### DIRECTIONS FOR THIS TASK
All lines from the one with "for points, ending, size, look" through the one with "bpy.data.objects.remove(obj)", and only those, are to be reproduced exactly, both ends included.

## START INFORMATION SUPPLIED

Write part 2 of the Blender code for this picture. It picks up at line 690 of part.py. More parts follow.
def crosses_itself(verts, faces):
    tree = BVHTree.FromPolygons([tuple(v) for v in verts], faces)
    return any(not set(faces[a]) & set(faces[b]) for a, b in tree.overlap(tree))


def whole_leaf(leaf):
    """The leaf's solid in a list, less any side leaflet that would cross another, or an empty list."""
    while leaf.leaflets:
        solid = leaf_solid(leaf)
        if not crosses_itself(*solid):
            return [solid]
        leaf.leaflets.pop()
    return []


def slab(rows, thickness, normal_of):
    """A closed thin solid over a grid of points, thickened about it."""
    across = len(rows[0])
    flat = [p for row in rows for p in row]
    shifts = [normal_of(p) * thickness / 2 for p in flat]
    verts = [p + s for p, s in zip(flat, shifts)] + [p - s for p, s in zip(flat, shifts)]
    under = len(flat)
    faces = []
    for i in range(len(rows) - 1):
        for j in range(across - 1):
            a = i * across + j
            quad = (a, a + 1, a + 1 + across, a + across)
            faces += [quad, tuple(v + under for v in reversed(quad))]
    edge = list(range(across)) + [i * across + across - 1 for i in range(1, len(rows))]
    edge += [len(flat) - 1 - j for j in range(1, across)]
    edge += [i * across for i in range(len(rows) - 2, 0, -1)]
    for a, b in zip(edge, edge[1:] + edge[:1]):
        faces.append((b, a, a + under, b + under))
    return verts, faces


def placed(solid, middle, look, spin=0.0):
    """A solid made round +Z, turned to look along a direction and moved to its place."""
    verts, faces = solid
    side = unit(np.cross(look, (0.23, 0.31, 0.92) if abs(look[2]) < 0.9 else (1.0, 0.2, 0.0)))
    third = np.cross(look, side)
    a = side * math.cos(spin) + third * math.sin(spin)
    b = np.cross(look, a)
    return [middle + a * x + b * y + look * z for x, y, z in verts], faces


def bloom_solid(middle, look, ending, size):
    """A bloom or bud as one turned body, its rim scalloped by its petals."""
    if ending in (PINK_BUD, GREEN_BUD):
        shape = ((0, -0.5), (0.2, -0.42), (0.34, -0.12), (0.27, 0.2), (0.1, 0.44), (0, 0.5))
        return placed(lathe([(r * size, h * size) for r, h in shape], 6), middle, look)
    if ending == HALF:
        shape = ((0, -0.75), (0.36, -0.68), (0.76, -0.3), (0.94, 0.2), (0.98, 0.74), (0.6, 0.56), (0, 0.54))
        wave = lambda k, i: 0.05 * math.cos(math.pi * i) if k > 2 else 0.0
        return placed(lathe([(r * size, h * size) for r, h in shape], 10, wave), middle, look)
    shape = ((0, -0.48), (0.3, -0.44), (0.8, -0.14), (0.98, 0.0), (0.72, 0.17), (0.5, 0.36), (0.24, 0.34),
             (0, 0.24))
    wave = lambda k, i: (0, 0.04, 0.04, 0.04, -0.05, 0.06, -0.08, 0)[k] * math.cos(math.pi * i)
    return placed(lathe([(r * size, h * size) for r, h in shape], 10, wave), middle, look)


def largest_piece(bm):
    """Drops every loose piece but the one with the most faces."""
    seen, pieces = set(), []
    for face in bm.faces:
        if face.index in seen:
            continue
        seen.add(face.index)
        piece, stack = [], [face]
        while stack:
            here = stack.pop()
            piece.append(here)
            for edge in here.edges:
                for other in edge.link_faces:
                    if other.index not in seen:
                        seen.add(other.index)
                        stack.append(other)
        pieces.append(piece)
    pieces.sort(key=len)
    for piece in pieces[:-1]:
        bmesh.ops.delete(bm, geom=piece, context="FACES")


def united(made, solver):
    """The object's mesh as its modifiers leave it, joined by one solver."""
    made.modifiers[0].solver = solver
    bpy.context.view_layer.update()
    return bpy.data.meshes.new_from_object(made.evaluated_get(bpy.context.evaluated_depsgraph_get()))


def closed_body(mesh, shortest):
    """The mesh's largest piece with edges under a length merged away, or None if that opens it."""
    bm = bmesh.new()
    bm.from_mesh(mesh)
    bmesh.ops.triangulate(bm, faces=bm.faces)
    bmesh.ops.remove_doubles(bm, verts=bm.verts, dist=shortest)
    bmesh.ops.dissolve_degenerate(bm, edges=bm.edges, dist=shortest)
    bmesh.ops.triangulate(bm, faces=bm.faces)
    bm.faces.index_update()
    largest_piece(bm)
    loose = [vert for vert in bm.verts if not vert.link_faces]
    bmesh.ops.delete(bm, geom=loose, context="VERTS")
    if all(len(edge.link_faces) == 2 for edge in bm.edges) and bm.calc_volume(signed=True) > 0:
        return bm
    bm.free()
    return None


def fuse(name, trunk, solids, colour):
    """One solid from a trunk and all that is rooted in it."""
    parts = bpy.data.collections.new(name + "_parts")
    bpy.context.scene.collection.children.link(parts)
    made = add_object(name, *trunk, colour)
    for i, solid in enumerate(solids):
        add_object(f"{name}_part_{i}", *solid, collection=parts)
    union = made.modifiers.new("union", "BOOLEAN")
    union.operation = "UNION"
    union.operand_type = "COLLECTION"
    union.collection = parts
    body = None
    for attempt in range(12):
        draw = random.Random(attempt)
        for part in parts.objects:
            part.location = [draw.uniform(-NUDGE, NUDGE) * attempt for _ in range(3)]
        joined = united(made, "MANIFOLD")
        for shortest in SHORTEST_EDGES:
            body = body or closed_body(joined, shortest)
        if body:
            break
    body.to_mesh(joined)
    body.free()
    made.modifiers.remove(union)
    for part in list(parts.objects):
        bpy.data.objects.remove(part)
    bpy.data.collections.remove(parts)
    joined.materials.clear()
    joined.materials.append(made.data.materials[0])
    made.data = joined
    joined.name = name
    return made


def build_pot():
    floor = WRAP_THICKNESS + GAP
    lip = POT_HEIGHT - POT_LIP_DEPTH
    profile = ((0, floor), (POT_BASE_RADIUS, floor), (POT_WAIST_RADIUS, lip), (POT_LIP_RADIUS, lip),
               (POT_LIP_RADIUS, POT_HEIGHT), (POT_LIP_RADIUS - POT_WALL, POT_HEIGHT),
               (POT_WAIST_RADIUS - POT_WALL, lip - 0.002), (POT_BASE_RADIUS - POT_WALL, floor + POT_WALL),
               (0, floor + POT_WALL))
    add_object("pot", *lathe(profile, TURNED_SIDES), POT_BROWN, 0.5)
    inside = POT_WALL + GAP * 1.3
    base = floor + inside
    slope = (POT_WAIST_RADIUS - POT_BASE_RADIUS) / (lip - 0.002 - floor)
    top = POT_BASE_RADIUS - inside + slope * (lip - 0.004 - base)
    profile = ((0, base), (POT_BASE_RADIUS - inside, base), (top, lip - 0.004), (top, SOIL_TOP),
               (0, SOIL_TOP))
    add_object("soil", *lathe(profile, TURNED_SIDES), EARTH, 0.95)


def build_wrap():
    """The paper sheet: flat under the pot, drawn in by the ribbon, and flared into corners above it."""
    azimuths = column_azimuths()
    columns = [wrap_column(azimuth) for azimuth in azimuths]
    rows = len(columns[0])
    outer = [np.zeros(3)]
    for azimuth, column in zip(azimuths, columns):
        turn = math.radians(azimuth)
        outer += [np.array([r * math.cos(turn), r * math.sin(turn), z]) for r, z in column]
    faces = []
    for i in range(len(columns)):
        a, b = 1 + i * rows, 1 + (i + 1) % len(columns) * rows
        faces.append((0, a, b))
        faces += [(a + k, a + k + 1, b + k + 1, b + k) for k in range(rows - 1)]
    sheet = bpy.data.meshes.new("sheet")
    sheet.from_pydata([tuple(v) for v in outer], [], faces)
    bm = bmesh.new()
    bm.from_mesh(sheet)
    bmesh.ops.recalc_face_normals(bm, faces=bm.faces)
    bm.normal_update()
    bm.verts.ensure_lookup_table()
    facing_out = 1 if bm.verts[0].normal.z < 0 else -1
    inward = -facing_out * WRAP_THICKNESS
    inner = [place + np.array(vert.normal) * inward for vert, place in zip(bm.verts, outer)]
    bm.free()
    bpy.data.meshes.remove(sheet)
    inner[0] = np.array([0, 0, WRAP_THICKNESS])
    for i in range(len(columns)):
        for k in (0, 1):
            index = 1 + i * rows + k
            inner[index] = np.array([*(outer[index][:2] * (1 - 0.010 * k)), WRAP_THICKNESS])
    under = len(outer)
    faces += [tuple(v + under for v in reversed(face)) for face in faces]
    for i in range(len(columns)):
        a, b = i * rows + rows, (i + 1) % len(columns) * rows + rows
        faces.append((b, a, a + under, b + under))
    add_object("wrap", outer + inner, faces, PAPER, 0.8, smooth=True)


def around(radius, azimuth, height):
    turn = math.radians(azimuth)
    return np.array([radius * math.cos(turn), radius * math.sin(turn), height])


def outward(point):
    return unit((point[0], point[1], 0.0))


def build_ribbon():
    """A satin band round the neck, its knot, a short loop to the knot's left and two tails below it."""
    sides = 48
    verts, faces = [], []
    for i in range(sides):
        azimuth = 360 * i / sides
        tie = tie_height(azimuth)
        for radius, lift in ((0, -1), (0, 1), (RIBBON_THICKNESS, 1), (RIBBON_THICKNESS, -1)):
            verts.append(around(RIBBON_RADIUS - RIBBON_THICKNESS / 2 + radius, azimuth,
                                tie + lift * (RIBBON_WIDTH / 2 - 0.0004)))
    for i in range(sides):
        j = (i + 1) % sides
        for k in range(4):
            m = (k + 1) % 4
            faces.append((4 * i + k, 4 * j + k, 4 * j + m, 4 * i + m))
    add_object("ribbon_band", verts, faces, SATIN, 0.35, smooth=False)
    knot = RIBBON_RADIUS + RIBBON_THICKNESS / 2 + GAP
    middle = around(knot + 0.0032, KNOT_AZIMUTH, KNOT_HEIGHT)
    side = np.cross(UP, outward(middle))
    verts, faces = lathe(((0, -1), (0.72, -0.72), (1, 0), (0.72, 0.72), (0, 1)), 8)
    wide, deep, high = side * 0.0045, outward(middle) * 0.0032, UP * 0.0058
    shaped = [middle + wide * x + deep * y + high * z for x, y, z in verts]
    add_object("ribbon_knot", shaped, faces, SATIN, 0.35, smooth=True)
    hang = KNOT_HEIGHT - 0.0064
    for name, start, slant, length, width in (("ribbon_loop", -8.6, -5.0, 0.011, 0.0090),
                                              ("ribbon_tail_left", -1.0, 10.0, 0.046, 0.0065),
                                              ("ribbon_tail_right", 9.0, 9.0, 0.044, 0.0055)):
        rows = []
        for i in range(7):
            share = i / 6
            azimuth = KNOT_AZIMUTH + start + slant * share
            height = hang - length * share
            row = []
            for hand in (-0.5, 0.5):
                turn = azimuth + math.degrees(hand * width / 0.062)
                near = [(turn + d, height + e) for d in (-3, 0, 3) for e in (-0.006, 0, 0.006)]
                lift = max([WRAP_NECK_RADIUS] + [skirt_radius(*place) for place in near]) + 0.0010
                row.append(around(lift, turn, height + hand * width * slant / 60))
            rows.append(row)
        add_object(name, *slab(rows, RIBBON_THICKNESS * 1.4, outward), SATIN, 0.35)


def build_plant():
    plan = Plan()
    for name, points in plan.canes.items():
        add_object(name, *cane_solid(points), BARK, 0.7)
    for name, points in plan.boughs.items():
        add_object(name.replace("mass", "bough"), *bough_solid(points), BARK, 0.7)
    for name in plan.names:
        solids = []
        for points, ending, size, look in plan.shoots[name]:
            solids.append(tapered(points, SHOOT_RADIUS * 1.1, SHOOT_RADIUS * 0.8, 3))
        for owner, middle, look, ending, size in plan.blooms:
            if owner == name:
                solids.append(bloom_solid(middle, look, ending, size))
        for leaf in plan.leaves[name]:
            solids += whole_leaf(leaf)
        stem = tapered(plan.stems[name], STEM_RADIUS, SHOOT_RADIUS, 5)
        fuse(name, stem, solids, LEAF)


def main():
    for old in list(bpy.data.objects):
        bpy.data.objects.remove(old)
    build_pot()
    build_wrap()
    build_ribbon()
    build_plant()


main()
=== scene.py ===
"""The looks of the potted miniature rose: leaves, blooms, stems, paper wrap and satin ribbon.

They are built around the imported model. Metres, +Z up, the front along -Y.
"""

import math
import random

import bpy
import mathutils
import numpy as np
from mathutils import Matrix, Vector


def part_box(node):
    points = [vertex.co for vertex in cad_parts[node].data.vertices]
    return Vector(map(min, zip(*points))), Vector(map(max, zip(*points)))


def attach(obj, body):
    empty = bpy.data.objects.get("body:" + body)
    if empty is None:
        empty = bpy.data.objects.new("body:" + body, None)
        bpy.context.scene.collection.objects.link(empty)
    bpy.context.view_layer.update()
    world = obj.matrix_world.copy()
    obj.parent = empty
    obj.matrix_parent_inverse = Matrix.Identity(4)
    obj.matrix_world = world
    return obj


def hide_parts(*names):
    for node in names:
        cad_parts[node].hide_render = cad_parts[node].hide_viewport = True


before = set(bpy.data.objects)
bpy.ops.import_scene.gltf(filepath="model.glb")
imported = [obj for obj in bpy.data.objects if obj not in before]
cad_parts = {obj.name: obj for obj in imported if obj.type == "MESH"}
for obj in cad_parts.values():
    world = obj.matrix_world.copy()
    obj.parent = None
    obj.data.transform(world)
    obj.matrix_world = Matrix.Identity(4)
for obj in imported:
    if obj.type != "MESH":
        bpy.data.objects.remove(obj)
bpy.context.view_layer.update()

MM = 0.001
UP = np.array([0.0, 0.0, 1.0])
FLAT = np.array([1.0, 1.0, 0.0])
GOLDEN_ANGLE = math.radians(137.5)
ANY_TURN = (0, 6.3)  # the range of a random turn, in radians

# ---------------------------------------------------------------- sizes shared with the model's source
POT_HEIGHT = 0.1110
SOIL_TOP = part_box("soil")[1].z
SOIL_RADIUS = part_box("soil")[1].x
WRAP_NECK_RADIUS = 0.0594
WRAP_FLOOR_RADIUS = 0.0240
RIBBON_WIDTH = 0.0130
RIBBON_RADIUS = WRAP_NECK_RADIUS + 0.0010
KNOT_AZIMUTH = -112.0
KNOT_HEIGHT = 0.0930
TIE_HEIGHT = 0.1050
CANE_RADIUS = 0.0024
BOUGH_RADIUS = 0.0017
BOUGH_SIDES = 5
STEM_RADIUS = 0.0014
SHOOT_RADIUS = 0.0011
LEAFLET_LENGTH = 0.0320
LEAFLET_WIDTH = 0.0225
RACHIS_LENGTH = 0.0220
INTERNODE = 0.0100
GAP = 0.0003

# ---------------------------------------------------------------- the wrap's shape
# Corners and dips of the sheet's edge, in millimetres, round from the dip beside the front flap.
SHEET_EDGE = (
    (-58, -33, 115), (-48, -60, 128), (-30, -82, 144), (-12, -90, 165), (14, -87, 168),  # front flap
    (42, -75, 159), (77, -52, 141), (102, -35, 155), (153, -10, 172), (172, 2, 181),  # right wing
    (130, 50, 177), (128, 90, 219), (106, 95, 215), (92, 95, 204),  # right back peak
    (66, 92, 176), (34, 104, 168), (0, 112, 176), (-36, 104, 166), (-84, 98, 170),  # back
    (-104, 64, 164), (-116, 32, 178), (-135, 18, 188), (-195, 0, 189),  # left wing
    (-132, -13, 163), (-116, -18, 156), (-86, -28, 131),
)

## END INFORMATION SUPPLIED

### SOLUTION TO THE EXERCISE
        for points, ending, size, look in plan.shoots[name]:
            solids.append(tapered(points, SHOOT_RADIUS * 1.1, SHOOT_RADIUS * 0.8, 3))
        for owner, middle, look, ending, size in plan.blooms:
            if owner == name:
                solids.append(bloom_solid(middle, look, ending, size))
        for leaf in plan.leaves[name]:
            solids += whole_leaf(leaf)
        stem = tapered(plan.stems[name], STEM_RADIUS, SHOOT_RADIUS, 5)
        fuse(name, stem, solids, LEAF)


def main():
    for old in list(bpy.data.objects):
        bpy.data.objects.remove(old)
    build_pot()
    build_wrap()
    build_ribbon()
    build_plant()


main()
=== scene.py ===
"""The looks of the potted miniature rose: leaves, blooms, stems, paper wrap and satin ribbon.

They are built around the imported model. Metres, +Z up, the front along -Y.
"""

import math
import random

import bpy
import mathutils
import numpy as np
from mathutils import Matrix, Vector


def part_box(node):
    points = [vertex.co for vertex in cad_parts[node].data.vertices]
    return Vector(map(min, zip(*points))), Vector(map(max, zip(*points)))


def attach(obj, body):
    empty = bpy.data.objects.get("body:" + body)
    if empty is None:
        empty = bpy.data.objects.new("body:" + body, None)
        bpy.context.scene.collection.objects.link(empty)
    bpy.context.view_layer.update()
    world = obj.matrix_world.copy()
    obj.parent = empty
    obj.matrix_parent_inverse = Matrix.Identity(4)
    obj.matrix_world = world
    return obj


def hide_parts(*names):
    for node in names:
        cad_parts[node].hide_render = cad_parts[node].hide_viewport = True


before = set(bpy.data.objects)
bpy.ops.import_scene.gltf(filepath="model.glb")
imported = [obj for obj in bpy.data.objects if obj not in before]
cad_parts = {obj.name: obj for obj in imported if obj.type == "MESH"}
for obj in cad_parts.values():
    world = obj.matrix_world.copy()
    obj.parent = None
    obj.data.transform(world)
    obj.matrix_world = Matrix.Identity(4)
for obj in imported:
    if obj.type != "MESH":
        bpy.data.objects.remove(obj)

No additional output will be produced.